Summer – Sam stowed away on a steamboat headed south. He was found by a crewmember and put ashore thirty miles down river, at the town of Louisiana, Mo. There he spent the night with Lampton relatives. The next day they returned him home.

Summer of 1846

Summer – Cholera claimed 30 lives in Hannibal. Many fled the town [Wecter 213].

Summer of 1848

Summer – Either this summer or the prior was the last year of annual visits to Quarles Farm near Florida, Mo These visits to the farm where hunting was allowed (the Clemens boys were never allowed guns), food was bountiful, and Sam thought the slaves (who were never sold or split up from families) were the most joyous people in his boyhood [Wecter 91].

Summer of 1849

Summer, early – Hannibal suffered from a cholera epidemic.

Summer of 1852

Summer – Sam, now sixteen, swam the Mississippi River to the Illinois side, then turned back and swam back to Hannibal without landing.
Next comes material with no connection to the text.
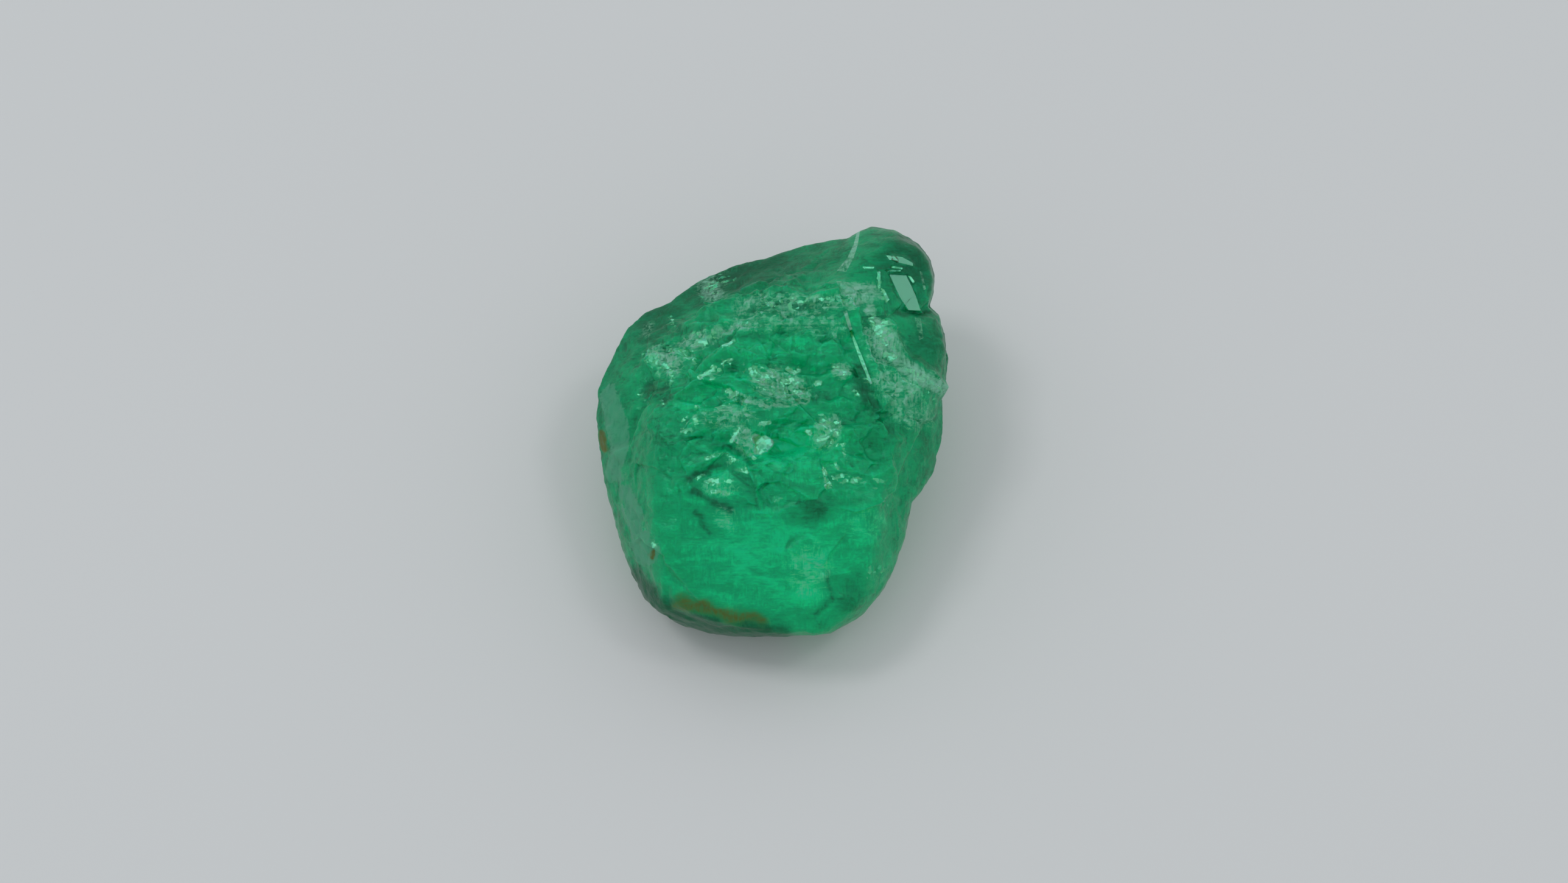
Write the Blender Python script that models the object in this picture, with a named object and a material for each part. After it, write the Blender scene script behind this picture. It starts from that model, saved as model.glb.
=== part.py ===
"""A rough, uncut green gem crystal: one solid piece of broken crystal that lies on its own flat underside.

Run it with: blender --background --python part.py

The stone is shaped about its own middle, in millimetres, in a face frame: A runs across the broad face to the
right, B runs up it from foot to head, and C points out of it. The broad face then leans towards the front, and
the stone is set down with its rest face on z = 0 and its bounding box centred on the origin.
"""

import math

import bmesh
import bpy
import numpy as np
from mathutils import Matrix, Vector, noise

MM = 0.001

# Driving dimensions, in millimetres where the name says nothing else.
FACE_LEAN = math.radians(30.0)  # the broad face's normal leans this far from straight up, towards the front
CROWN_DEPTH = 4.7  # from the rim's middle out to the broad face
KEEL_DEPTH = 6.2  # from the rim's middle down to the keel, before the rest face is cut
RIM_SINK = 0.25  # the widest line of the stone drops by this much for each millimetre towards the head
PILLOW_POWER = 2.6  # 2 would make the sides round like an ellipsoid; more makes them stand up squarely
REST_DEPTH = 3.7  # the rest face lies this far under the middle of the rim
WORN_EDGE = 0.16  # how far the wear of the edges between faces reaches
FINE_LEVEL = 7  # subdivisions of the starting sphere: about 0.13 mm between its points
KEPT_SHARE = 0.112  # the share of the sphere's 81,920 triangles that stays in the solid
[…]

It was two miles round trip, and on the return leg Sam got a cramp and had to navigate home with only his arms [MTB 57].

The Hannibal Years

Samuel L. Clemens was born in the small village of Florida, Missouri on November 30, 1835. His family moved from there to Hannibal, Missouri in mid November of 1839. Sam stayed there until the age of seventeen when he set out to see the world and support himself. His years in Hannibal provided the background for his best known books, "The Adventures of Tom Sawyer" and "Adventures of Huckleberry Finn".

Winter of 1846

Winter of 1846-7 – Now president of the Hannibal Library Institute, John Marshall Clemens worked for the establishment of a Masonic college in Hannibal [Wecter 111].